▶ [What is asked]:
Reproduce the listing below without any change.

▶ [Supplied data]:
= = =

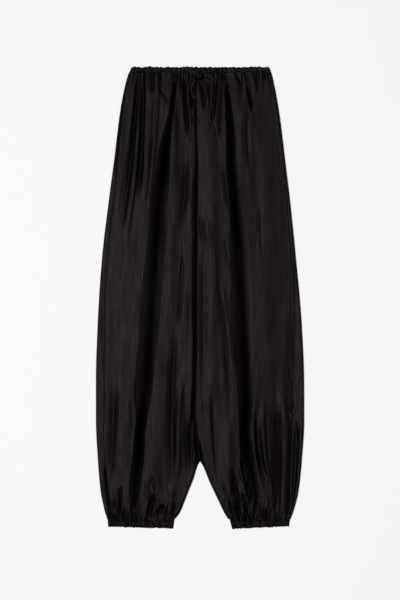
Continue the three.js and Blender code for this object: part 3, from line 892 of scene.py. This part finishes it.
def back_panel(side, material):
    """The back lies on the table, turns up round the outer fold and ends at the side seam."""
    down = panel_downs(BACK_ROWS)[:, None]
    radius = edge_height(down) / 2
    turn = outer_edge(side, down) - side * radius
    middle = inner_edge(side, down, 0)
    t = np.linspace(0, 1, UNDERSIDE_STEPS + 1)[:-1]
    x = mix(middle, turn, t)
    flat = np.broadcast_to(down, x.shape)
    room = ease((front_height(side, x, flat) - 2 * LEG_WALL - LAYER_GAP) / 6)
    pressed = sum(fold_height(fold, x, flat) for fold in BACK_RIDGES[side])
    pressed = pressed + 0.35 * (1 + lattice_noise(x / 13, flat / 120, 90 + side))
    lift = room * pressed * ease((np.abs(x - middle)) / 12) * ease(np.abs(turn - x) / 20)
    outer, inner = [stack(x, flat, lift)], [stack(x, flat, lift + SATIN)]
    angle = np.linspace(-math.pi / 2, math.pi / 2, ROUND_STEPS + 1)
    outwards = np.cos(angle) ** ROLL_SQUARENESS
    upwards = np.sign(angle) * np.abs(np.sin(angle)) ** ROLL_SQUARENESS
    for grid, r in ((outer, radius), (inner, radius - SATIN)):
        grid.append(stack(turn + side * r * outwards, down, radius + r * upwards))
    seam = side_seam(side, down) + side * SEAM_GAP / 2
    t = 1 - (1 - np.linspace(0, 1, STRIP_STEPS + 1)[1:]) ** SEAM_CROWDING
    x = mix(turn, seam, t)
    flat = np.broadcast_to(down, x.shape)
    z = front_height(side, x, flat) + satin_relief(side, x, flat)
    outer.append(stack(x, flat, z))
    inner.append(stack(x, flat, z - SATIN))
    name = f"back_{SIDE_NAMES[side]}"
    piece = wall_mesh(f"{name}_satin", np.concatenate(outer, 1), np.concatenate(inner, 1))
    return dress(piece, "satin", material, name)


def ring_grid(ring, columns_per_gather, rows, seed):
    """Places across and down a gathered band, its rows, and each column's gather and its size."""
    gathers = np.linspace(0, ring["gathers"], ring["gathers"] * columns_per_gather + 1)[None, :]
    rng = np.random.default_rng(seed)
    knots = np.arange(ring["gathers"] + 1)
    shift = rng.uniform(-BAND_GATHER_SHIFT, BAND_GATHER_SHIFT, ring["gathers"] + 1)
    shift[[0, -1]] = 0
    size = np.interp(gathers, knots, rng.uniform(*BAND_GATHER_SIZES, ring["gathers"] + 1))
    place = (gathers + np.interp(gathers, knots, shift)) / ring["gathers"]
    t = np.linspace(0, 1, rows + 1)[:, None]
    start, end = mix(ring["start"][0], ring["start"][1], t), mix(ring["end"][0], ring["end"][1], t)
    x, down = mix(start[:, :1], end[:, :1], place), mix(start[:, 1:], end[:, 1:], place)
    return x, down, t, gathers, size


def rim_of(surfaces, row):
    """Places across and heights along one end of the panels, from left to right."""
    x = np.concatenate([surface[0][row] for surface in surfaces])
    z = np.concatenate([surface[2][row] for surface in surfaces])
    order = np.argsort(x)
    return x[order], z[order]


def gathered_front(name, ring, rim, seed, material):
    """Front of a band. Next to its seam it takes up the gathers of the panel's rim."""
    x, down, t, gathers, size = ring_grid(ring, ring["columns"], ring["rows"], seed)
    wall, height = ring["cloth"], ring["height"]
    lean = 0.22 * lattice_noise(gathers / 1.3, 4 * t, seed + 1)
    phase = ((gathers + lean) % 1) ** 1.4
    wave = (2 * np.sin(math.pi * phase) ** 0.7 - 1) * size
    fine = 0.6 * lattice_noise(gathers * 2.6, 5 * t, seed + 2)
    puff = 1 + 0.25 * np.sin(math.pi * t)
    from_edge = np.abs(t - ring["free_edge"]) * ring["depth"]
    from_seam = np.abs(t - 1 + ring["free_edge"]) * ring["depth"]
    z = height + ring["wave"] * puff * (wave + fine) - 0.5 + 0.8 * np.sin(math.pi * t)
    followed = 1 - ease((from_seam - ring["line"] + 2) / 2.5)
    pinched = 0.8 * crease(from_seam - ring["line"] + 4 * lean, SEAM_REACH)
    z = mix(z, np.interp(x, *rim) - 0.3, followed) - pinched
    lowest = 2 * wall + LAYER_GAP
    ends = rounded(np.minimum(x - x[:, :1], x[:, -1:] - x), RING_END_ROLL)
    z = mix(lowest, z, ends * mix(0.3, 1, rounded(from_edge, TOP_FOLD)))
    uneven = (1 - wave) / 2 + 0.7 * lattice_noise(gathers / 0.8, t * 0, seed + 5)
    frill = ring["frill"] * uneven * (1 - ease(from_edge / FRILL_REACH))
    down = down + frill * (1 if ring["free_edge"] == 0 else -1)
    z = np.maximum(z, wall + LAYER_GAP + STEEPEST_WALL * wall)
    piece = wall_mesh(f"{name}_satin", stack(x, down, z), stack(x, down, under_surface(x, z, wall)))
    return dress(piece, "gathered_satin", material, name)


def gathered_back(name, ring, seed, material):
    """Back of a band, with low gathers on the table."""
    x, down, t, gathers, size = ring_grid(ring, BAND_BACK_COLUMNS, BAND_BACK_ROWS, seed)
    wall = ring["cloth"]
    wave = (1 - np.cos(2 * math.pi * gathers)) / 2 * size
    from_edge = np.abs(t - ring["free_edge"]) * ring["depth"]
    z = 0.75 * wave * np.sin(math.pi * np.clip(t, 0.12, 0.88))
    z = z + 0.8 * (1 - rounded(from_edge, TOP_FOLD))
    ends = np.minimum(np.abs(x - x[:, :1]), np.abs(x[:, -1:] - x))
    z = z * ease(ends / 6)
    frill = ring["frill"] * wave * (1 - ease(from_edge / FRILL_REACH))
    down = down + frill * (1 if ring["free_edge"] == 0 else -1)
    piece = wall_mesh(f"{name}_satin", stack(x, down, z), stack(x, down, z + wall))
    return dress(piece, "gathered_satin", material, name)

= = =

▶ [Answer to this problem]:
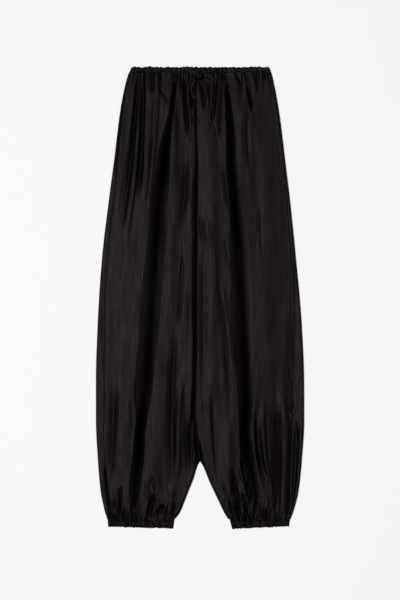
Continue the three.js and Blender code for this object: part 3, from line 892 of scene.py. This part finishes it.
def back_panel(side, material):
    """The back lies on the table, turns up round the outer fold and ends at the side seam."""
    down = panel_downs(BACK_ROWS)[:, None]
    radius = edge_height(down) / 2
    turn = outer_edge(side, down) - side * radius
    middle = inner_edge(side, down, 0)
    t = np.linspace(0, 1, UNDERSIDE_STEPS + 1)[:-1]
    x = mix(middle, turn, t)
    flat = np.broadcast_to(down, x.shape)
    room = ease((front_height(side, x, flat) - 2 * LEG_WALL - LAYER_GAP) / 6)
    pressed = sum(fold_height(fold, x, flat) for fold in BACK_RIDGES[side])
    pressed = pressed + 0.35 * (1 + lattice_noise(x / 13, flat / 120, 90 + side))
    lift = room * pressed * ease((np.abs(x - middle)) / 12) * ease(np.abs(turn - x) / 20)
    outer, inner = [stack(x, flat, lift)], [stack(x, flat, lift + SATIN)]
    angle = np.linspace(-math.pi / 2, math.pi / 2, ROUND_STEPS + 1)
    outwards = np.cos(angle) ** ROLL_SQUARENESS
    upwards = np.sign(angle) * np.abs(np.sin(angle)) ** ROLL_SQUARENESS
    for grid, r in ((outer, radius), (inner, radius - SATIN)):
        grid.append(stack(turn + side * r * outwards, down, radius + r * upwards))
    seam = side_seam(side, down) + side * SEAM_GAP / 2
    t = 1 - (1 - np.linspace(0, 1, STRIP_STEPS + 1)[1:]) ** SEAM_CROWDING
    x = mix(turn, seam, t)
    flat = np.broadcast_to(down, x.shape)
    z = front_height(side, x, flat) + satin_relief(side, x, flat)
    outer.append(stack(x, flat, z))
    inner.append(stack(x, flat, z - SATIN))
    name = f"back_{SIDE_NAMES[side]}"
    piece = wall_mesh(f"{name}_satin", np.concatenate(outer, 1), np.concatenate(inner, 1))
    return dress(piece, "satin", material, name)


def ring_grid(ring, columns_per_gather, rows, seed):
    """Places across and down a gathered band, its rows, and each column's gather and its size."""
    gathers = np.linspace(0, ring["gathers"], ring["gathers"] * columns_per_gather + 1)[None, :]
    rng = np.random.default_rng(seed)
    knots = np.arange(ring["gathers"] + 1)
    shift = rng.uniform(-BAND_GATHER_SHIFT, BAND_GATHER_SHIFT, ring["gathers"] + 1)
    shift[[0, -1]] = 0
    size = np.interp(gathers, knots, rng.uniform(*BAND_GATHER_SIZES, ring["gathers"] + 1))
    place = (gathers + np.interp(gathers, knots, shift)) / ring["gathers"]
    t = np.linspace(0, 1, rows + 1)[:, None]
    start, end = mix(ring["start"][0], ring["start"][1], t), mix(ring["end"][0], ring["end"][1], t)
    x, down = mix(start[:, :1], end[:, :1], place), mix(start[:, 1:], end[:, 1:], place)
    return x, down, t, gathers, size


def rim_of(surfaces, row):
    """Places across and heights along one end of the panels, from left to right."""
    x = np.concatenate([surface[0][row] for surface in surfaces])
    z = np.concatenate([surface[2][row] for surface in surfaces])
    order = np.argsort(x)
    return x[order], z[order]


def gathered_front(name, ring, rim, seed, material):
    """Front of a band. Next to its seam it takes up the gathers of the panel's rim."""
    x, down, t, gathers, size = ring_grid(ring, ring["columns"], ring["rows"], seed)
    wall, height = ring["cloth"], ring["height"]
    lean = 0.22 * lattice_noise(gathers / 1.3, 4 * t, seed + 1)
    phase = ((gathers + lean) % 1) ** 1.4
    wave = (2 * np.sin(math.pi * phase) ** 0.7 - 1) * size
    fine = 0.6 * lattice_noise(gathers * 2.6, 5 * t, seed + 2)
    puff = 1 + 0.25 * np.sin(math.pi * t)
    from_edge = np.abs(t - ring["free_edge"]) * ring["depth"]
    from_seam = np.abs(t - 1 + ring["free_edge"]) * ring["depth"]
    z = height + ring["wave"] * puff * (wave + fine) - 0.5 + 0.8 * np.sin(math.pi * t)
    followed = 1 - ease((from_seam - ring["line"] + 2) / 2.5)
    pinched = 0.8 * crease(from_seam - ring["line"] + 4 * lean, SEAM_REACH)
    z = mix(z, np.interp(x, *rim) - 0.3, followed) - pinched
    lowest = 2 * wall + LAYER_GAP
    ends = rounded(np.minimum(x - x[:, :1], x[:, -1:] - x), RING_END_ROLL)
    z = mix(lowest, z, ends * mix(0.3, 1, rounded(from_edge, TOP_FOLD)))
    uneven = (1 - wave) / 2 + 0.7 * lattice_noise(gathers / 0.8, t * 0, seed + 5)
    frill = ring["frill"] * uneven * (1 - ease(from_edge / FRILL_REACH))
    down = down + frill * (1 if ring["free_edge"] == 0 else -1)
    z = np.maximum(z, wall + LAYER_GAP + STEEPEST_WALL * wall)
    piece = wall_mesh(f"{name}_satin", stack(x, down, z), stack(x, down, under_surface(x, z, wall)))
    return dress(piece, "gathered_satin", material, name)


def gathered_back(name, ring, seed, material):
    """Back of a band, with low gathers on the table."""
    x, down, t, gathers, size = ring_grid(ring, BAND_BACK_COLUMNS, BAND_BACK_ROWS, seed)
    wall = ring["cloth"]
    wave = (1 - np.cos(2 * math.pi * gathers)) / 2 * size
    from_edge = np.abs(t - ring["free_edge"]) * ring["depth"]
    z = 0.75 * wave * np.sin(math.pi * np.clip(t, 0.12, 0.88))
    z = z + 0.8 * (1 - rounded(from_edge, TOP_FOLD))
    ends = np.minimum(np.abs(x - x[:, :1]), np.abs(x[:, -1:] - x))
    z = z * ease(ends / 6)
    frill = ring["frill"] * wave * (1 - ease(from_edge / FRILL_REACH))
    down = down + frill * (1 if ring["free_edge"] == 0 else -1)
    piece = wall_mesh(f"{name}_satin", stack(x, down, z), stack(x, down, z + wall))
    return dress(piece, "gathered_satin", material, name)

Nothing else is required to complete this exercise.